То есть и птицы, и гроза, и батальный грохот были в музыкальном арсенале за столетия до новонемецкой школы. О чём же тогда спор? А вот о чём: о термине и идеологии. О том, считать ли изобразительность сердцевиной музыки или её фокусом, побочным трюком. О том, выше ли музыка со смыслом музыки без смысла, — или наоборот. Лист с Гансликом спорили не о том, можно ли подражать птицам (можно, Жанекен подтвердит), а о том, что это значит для природы музыки вообще. Спор был не технический. Он был мировоззренческий. И именно поэтому такой яростный — за технику так не дерутся, за картину мира дерутся.

И снова та пометка на полях

А теперь вернёмся к Бетховену — к фразе, с которой всё началось. «Больше выражение чувства, чем живопись».

Пройдя через всю эту историю — через противостояние школ, через слово с двумя хозяевами, через спор, у которого два приза, через Жанекена с его птицами за триста лет до, — эта пометка выглядит совсем иначе, чем в начале. Сперва она кажется осторожностью. Композитор будто бы стесняется собственной звукописи, оправдывается, страхуется на случай придирок.

Но это не робость. Это точность.

Бетховен в одной строчке сказал то, на что его потомкам понадобятся целый трактат Ганслика, двенадцать поэм Листа и полтора века препирательств. Он не отрицал, что в музыке есть птицы и гроза, — они там есть, он сам их написал. Он сказал тоньше: главное в ней — не сама гроза, а чувство человека, который слышит, как она приближается. Не изображение мира, а отклик на него. Он стоял ровно на нашей оси — между «изобразить» и «вызвать» — и не стал выбирать берег. Он указал на сам стык, на то место, где звук встречается со слушателем и где, собственно, и рождается всё, что мы называем смыслом в музыке.
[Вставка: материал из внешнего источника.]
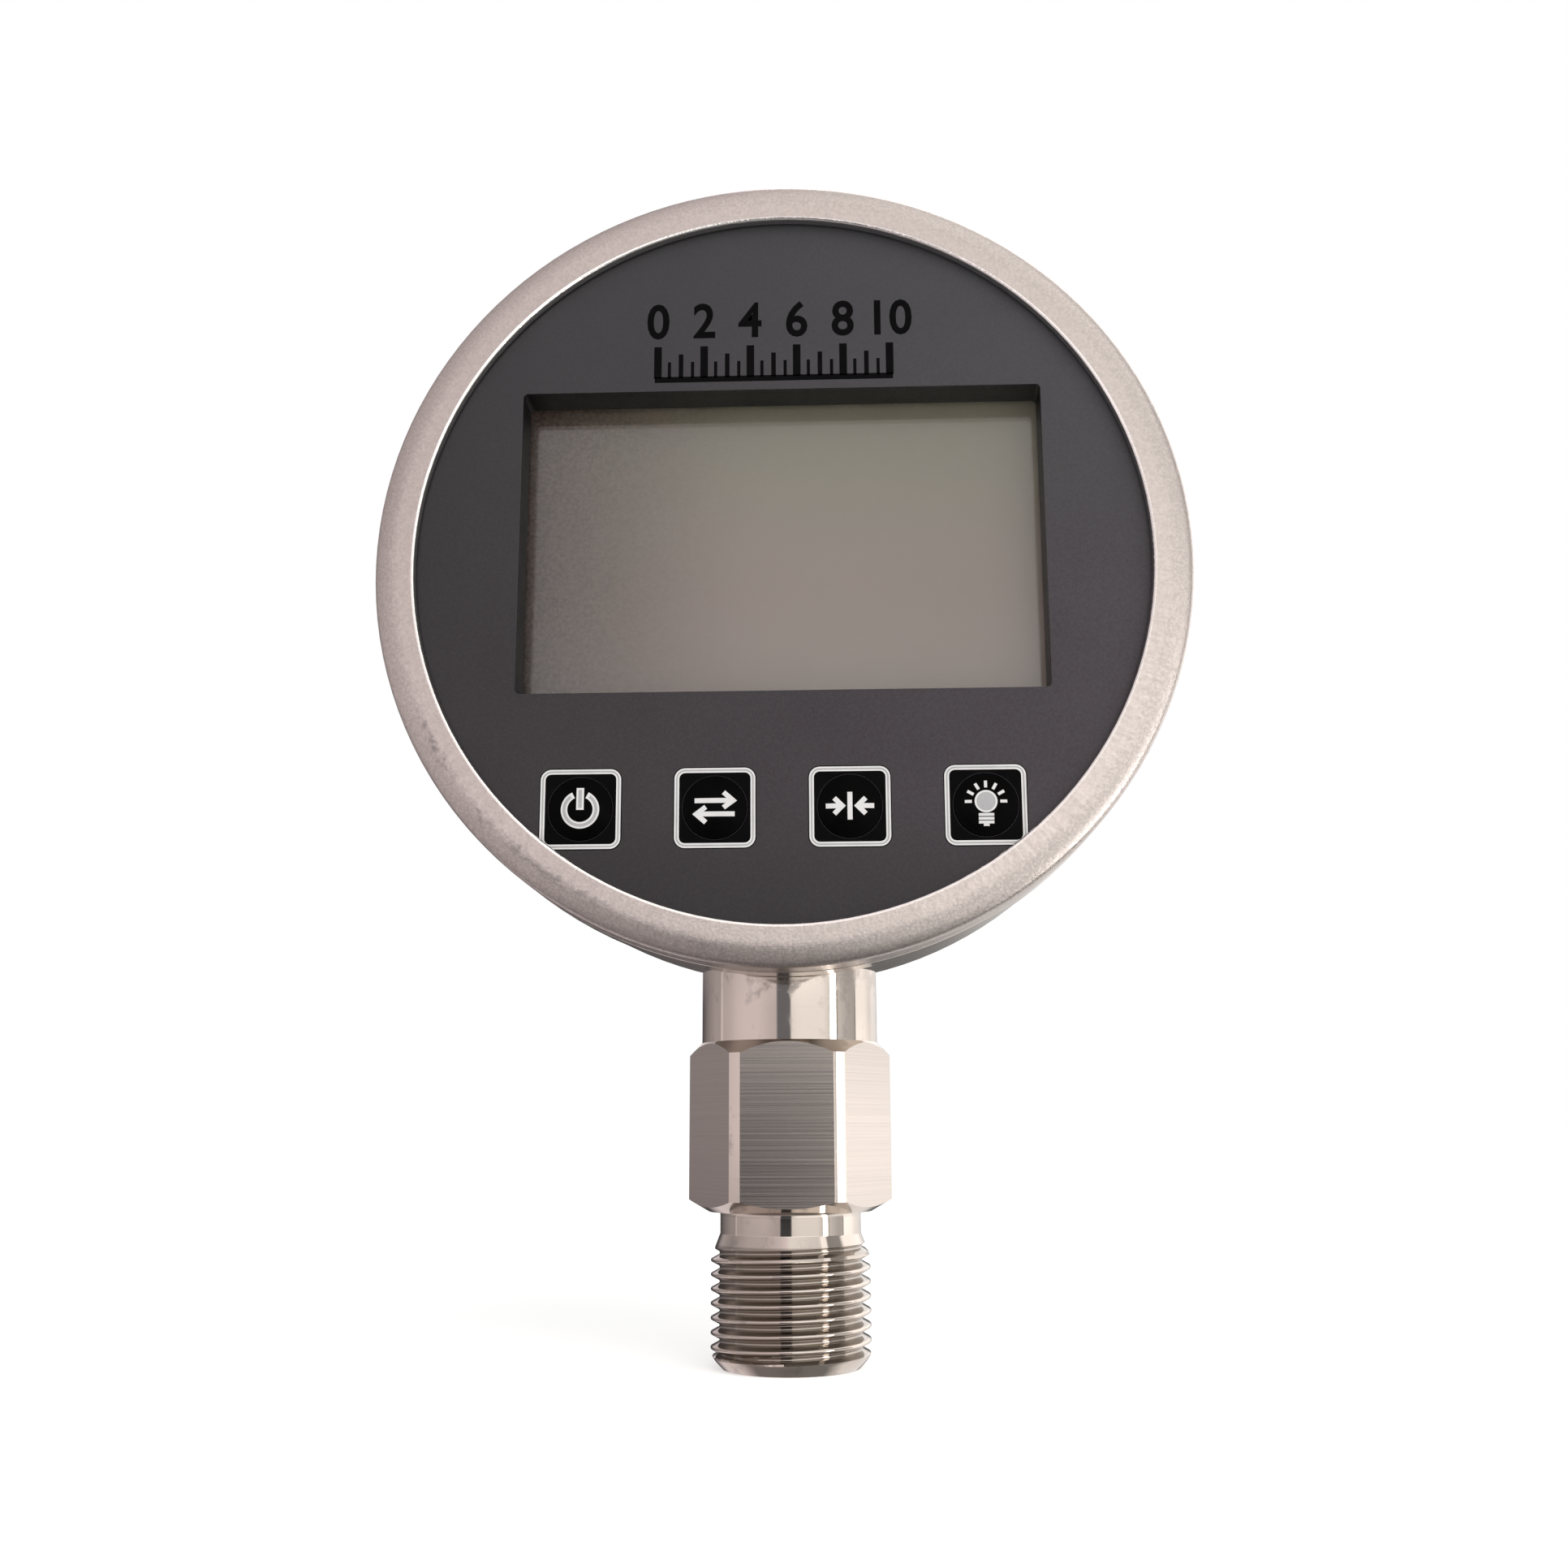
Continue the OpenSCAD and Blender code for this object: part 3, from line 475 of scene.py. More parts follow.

Так что самый честный ответ на вопрос «может ли музыка что-то значить сама по себе» дал не теоретик и не идеолог, а человек, который будто рисовал звуком природу — и тут же написал, что ничего не рисует. Это не противоречие. Это и есть ответ. Музыка не столько показывает мир, сколько отзывается на него внутри нас. Бетховен знал это в 1808-м и сказал это одной короткой оговоркой. Спорить начали уже без него.